Fabled in Greek mythology as the home of the Amazons, King recounts the stereotypes that prevailed in the minds of Greeks about their northern neighbors. Described by Herodotus as savages, King traces the Scythian people from their origins in the vast steppe lands of Central Asia, to then occupying modern day Ukraine, where they conducted trade with the Greeks at their colonies in the region. Fascinatingly, King delves into the cultural friction between the Greeks, who considered themselves superior to the “barbarians” who surrounded them, and the trade nevertheless conducted between these antagonistic peoples on both the Aegean and Black seas. Yet, Anacharsis, a major figure in classical Athens, had Scythian roots, and King explains that, “In Greek literature, Anacharsis was celebrated as the embodiment of practical wisdom despite his barbarian origins” (38). Thus, we see that through the trade conducted at the Greek colonies, diffusion occurred both literally and figuratively through the Bosporus. Later, King draws upon Ovid when explaining the extent of Roman control of, “Pontus Euxinus”. Soon after the subjugation of modern-day Bulgaria (then inhabited by the Daci peoples) by Emperor Augustus, Ovid was sent to the Black Sea to serve his exile. King writes that Ovid complained of the backwardness of the people he lived with, which interestingly mirrors much of the Greek scholarship of the region. Thus, King paints a picture of the Black Sea as a frontier region for the Greco-Roman world of antiquity, where Greek colonies, and later Imperial encampments attracted a milieu of nomads, such as the Cimmerians and the Scythians, serving as an important terminus in the global trading network of that time period.

Of course, with the collapse of the Roman Empire, a powerful Greek speaking empire, known to historians today as the Byzantine empire, rose to prominence with an imperial capital at Constantinople. During this transfer of Roman power and wealth from Rome to Constantinople, the latter city became the most populous city in the world. Yet the significance of this is largely neglected by the author, as he focused on Byzantine relations with the northern littoral of the sea. That part of the Black Sea, in contrast with the south, saw relatively less commerce and exchange of ideas. Rather, it was the stage for a series of nomadic migrations from the Caucasian lowlands and modern-day Mongolia into the fertile plains to the north of the Black Sea. Thus, although the focal point of Byzantine commerce and prowess was certainly concentrated on the southwestern extreme of the Black Sea, its full contribution to the conjoinment of Black Sea history with common world history escapes full development within this historical account.

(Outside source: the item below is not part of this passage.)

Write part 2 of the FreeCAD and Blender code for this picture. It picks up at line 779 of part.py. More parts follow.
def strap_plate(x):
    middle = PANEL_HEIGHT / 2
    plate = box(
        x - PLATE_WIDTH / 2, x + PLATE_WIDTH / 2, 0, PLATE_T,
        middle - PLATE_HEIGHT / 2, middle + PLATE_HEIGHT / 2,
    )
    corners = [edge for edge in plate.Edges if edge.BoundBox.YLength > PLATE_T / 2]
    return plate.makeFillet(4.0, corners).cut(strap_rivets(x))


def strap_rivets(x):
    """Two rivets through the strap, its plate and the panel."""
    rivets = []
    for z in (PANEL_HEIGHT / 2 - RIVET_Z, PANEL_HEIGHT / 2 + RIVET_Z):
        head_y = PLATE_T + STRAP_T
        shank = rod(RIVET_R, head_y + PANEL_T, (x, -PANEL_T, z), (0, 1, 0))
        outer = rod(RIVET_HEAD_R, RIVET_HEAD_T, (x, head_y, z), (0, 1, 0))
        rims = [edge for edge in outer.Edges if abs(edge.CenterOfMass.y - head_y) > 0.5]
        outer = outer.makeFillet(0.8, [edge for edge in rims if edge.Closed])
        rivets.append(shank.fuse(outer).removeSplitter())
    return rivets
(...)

Perhaps the most intriguing part of the book is the discussion of Italian naval power in the Black Sea in the High Middle Ages, during the epoch of Venice, Genoa, and Pisa. King masterfully weaves together well-known efforts to secure Palestine and expeditions to Constantinople with Italian commercial ambition in the Black Sea. Chronicling the evolution of Black Sea port cities from antiquity to the early modern period, the author writes, “The old Greek colony of Tanais on the Don river, now called Tana by the Italians, became the Venetian doorway to the east and the terminus of the overland route from China and central Asia” (84). These merchants realized the full potential of the Black Sea: a hospitable alternative route for goods traveling from China to the West or vice versa. Rather than face the hardships imposed by the deserts of the Middle East, the Venetians and Genoese preferred to purchase their wares from nomadic middlemen, who could easily access the Black Sea ports from the steppe lands north of the sea.

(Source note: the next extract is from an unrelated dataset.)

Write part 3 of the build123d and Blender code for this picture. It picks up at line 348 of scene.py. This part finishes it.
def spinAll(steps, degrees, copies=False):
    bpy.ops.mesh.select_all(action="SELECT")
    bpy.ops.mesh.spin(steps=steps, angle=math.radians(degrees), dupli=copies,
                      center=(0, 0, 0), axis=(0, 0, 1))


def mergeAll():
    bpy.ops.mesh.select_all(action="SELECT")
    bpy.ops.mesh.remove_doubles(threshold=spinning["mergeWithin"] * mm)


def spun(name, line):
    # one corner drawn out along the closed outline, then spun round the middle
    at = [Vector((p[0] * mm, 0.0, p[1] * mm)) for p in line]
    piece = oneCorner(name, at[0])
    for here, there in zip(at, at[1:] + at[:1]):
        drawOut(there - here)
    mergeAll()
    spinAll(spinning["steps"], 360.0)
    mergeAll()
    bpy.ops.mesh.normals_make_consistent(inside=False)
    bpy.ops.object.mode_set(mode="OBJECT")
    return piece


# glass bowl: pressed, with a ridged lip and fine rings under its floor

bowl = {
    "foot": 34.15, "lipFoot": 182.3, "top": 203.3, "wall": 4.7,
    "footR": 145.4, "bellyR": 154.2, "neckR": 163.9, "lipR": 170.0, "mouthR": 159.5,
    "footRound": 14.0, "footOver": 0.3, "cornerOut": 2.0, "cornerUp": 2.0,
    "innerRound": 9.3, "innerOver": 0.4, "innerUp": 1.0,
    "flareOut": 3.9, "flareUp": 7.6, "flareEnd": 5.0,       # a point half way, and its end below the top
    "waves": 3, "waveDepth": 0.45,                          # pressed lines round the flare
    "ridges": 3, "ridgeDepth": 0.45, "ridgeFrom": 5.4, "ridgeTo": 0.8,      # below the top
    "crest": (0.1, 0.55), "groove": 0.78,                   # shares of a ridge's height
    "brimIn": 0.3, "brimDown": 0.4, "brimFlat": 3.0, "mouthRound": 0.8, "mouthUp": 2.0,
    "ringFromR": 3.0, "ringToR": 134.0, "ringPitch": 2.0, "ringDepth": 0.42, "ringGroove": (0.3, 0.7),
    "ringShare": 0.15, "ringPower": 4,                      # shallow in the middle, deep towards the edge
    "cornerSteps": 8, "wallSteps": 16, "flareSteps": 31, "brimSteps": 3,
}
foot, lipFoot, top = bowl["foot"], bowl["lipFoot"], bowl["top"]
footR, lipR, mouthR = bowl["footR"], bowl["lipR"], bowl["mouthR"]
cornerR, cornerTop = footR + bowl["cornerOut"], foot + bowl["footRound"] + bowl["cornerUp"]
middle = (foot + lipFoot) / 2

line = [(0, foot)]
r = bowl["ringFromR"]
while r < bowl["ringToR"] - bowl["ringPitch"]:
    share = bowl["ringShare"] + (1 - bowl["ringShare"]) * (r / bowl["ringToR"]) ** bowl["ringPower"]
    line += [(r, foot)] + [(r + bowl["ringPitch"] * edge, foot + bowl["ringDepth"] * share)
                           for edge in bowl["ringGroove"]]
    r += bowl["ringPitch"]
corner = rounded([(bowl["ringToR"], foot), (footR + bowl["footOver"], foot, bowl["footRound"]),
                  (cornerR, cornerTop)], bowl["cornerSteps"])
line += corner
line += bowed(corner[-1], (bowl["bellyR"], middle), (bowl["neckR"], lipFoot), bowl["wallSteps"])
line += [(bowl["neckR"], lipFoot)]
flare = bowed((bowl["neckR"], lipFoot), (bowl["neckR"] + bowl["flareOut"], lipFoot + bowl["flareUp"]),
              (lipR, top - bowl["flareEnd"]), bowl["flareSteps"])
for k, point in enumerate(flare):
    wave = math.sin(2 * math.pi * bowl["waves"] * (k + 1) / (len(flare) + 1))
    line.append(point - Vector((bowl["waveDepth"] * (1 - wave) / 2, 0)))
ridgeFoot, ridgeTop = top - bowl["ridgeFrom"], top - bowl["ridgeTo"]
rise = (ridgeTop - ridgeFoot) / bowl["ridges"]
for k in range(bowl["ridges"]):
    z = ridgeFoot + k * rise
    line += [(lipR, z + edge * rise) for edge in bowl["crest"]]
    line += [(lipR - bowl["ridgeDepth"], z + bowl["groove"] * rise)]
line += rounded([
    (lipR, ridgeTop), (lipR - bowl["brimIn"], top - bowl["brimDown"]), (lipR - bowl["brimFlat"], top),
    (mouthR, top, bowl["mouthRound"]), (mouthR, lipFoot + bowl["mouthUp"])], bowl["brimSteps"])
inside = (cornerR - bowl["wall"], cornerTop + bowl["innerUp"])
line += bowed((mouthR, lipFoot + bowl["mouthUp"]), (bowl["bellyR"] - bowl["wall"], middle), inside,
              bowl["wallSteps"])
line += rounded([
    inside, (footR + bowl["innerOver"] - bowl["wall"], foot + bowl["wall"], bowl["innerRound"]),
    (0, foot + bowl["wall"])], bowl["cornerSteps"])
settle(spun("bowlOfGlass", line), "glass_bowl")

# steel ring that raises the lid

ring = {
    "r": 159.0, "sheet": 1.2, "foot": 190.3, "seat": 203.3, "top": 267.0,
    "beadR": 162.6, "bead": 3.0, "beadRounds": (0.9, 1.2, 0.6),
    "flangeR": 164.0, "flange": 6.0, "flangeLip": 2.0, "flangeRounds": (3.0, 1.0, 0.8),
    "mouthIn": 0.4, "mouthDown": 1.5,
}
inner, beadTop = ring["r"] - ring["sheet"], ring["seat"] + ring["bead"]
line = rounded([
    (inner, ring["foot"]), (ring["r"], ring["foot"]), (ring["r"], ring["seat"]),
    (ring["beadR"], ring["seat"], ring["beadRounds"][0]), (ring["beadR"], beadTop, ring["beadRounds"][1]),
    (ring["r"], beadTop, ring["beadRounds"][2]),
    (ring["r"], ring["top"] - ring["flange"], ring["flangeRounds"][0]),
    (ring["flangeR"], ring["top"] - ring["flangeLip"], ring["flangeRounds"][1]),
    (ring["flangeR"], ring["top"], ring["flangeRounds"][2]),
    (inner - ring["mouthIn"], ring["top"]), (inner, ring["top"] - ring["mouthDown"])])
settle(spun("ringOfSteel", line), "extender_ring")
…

The Black Sea certainly did not leap into the modern period. Venice and Genoa realized the discoveries of alternative sea routes to the Spice Islands, the Far East, and the settlement of the Americas did not bode well for them. Indeed, simultaneously, the Ottoman empire surged out of Anatolian obscurity to briefly turn the entire sea into an “Ottoman lake” at the height of this power. While the rise and fall of the Ottoman empire is well documented history, King focuses on the expansion of the Russian empire southwards as a fundamental change in the history of the Black Sea.

King documents Russian attempts to first control their borderlands, then establish ports (modern-day Odessa, Kherson, Nikolayev, and Novorossiysk), and finally to colonize the entire region with “ethnic Russians”.

In conclusion, the modern period of the Black Sea is revealed to the reader as a series of tragedies: the world wars, the holocaust, the Armenian genocide, Tatar deportations and so forth. In the closing chapter, King further outlines the industrial pollution and overfishing that have laid waste to the Black Sea in the past several decades. He makes it abundantly clear that the Black Sea is no longer the centerpiece to empires that it was in times past. Yet, it leaves us wondering… what does the future hold for the Black Sea?